### TO DO
Find each line with the word "parts" and copy it.

### AVAILABLE DATA
☆ ☆ ☆

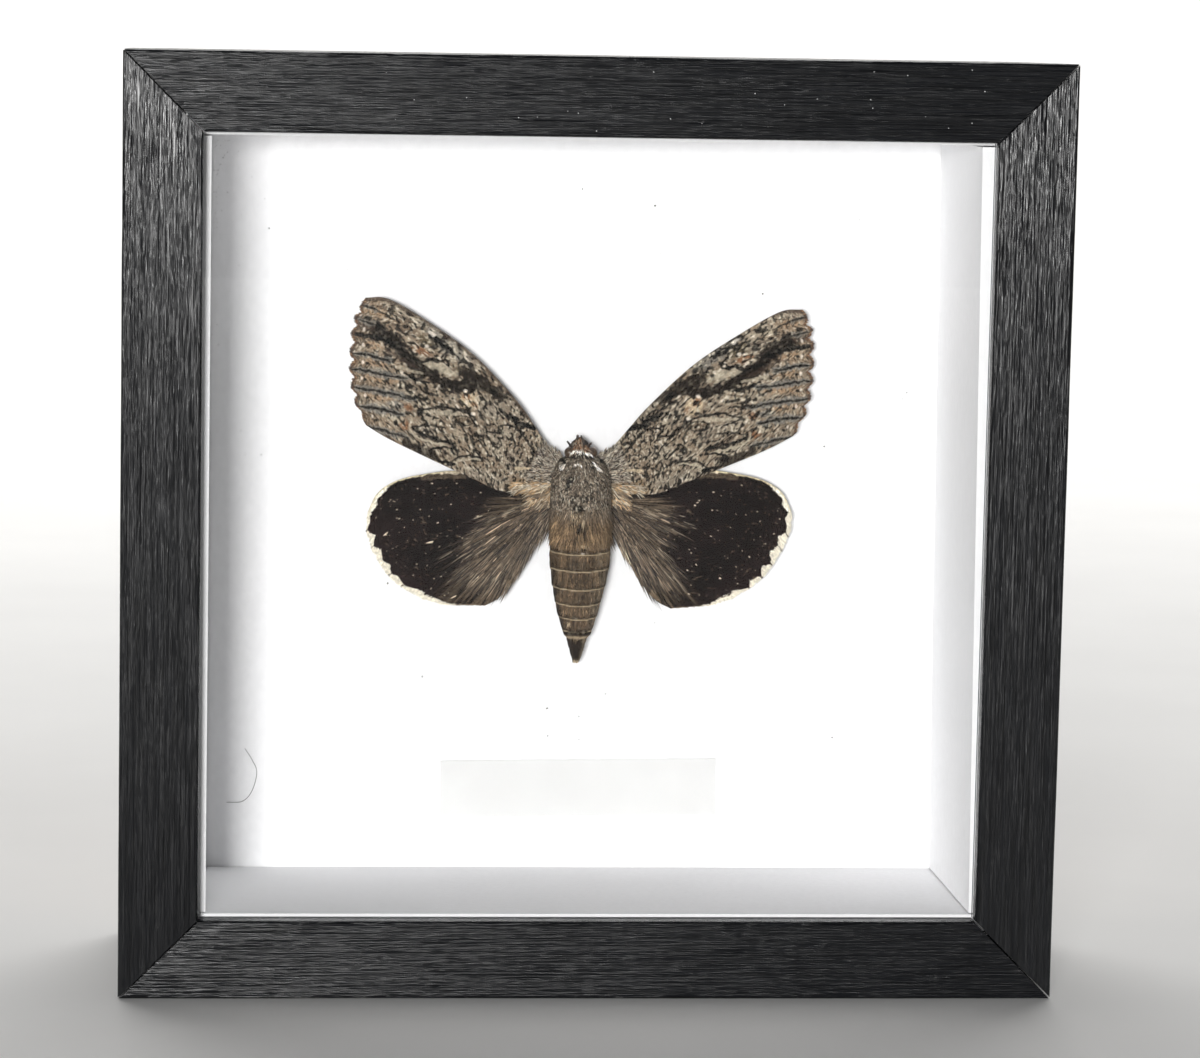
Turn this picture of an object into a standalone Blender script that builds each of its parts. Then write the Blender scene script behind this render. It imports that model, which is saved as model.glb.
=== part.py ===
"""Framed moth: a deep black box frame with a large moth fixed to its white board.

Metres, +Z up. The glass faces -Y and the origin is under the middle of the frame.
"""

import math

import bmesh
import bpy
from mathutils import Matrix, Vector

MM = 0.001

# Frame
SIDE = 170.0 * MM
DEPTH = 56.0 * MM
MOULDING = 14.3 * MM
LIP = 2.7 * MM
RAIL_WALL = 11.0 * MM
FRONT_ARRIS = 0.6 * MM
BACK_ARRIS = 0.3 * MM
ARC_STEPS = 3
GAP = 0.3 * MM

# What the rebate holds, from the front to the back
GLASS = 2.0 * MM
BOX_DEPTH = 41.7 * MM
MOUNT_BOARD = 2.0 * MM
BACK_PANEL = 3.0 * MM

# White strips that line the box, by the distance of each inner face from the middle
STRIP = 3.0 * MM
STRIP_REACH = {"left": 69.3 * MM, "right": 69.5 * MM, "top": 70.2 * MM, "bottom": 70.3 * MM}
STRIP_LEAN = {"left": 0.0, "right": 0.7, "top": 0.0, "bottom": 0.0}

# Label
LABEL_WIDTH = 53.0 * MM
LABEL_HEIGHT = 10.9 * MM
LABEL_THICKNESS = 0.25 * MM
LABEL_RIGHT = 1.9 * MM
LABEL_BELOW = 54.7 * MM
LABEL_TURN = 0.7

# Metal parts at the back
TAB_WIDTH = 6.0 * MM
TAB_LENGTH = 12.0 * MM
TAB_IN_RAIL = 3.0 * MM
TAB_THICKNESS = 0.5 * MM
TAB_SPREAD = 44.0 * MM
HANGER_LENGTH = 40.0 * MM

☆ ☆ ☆

### EXPECTED OUTPUT
Turn this picture of an object into a standalone Blender script that builds each of its parts. Then write the Blender scene script behind this render. It imports that model, which is saved as model.glb.
# Metal parts at the back